The most significant and cost-saving areas of cooperation deal with public water and sewer services.

Each municipality has its own autonomous agency - the Washington Township Municipal Authority and the Waynesboro Borough Authority - to handle the utilities.

The municipalities cooperate on the utilities.

"It's a big deal," Christopher said. "We trade a tremendous amount of sewer capacity with the borough, gallon for gallon."

It would cost each municipality millions of dollars to run its own water and sewer lines, the administrators said. Mutual agreements will become even more crucial as construction begins on planned major commercial and residential developments in both jurisdictions.

The agreements are so tight that the township has a representative on the Waynesboro Borough Authority.

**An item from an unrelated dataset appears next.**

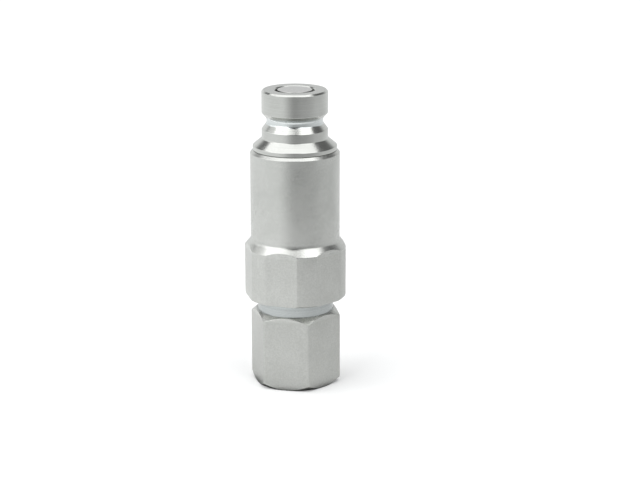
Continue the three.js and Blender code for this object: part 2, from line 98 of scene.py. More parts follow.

The municipalities cooperate on grant applications in areas where both can benefit, Hamberger said.

Each municipality seeks the other's advice in preparing comprehensive plans. Rezoning and major land development plans are sent back and forth between government offices for comments on utility availability and to share engineering expertise, Hamberger said.

"We try not to reinvent the wheel," Christopher said.

"What the borough does affects the township and vice versa," Hamberger said. "We strive to cooperate as much as we can."

"There's even more potential for sharing more of all of our services in the future," Christopher said. "The potential is there for consolidating our police departments, fire departments, even our governments, with Waynesboro and Washington Township becoming one entity."

"That would be extraordinarily rare in Pennsylvania," Hamberger said.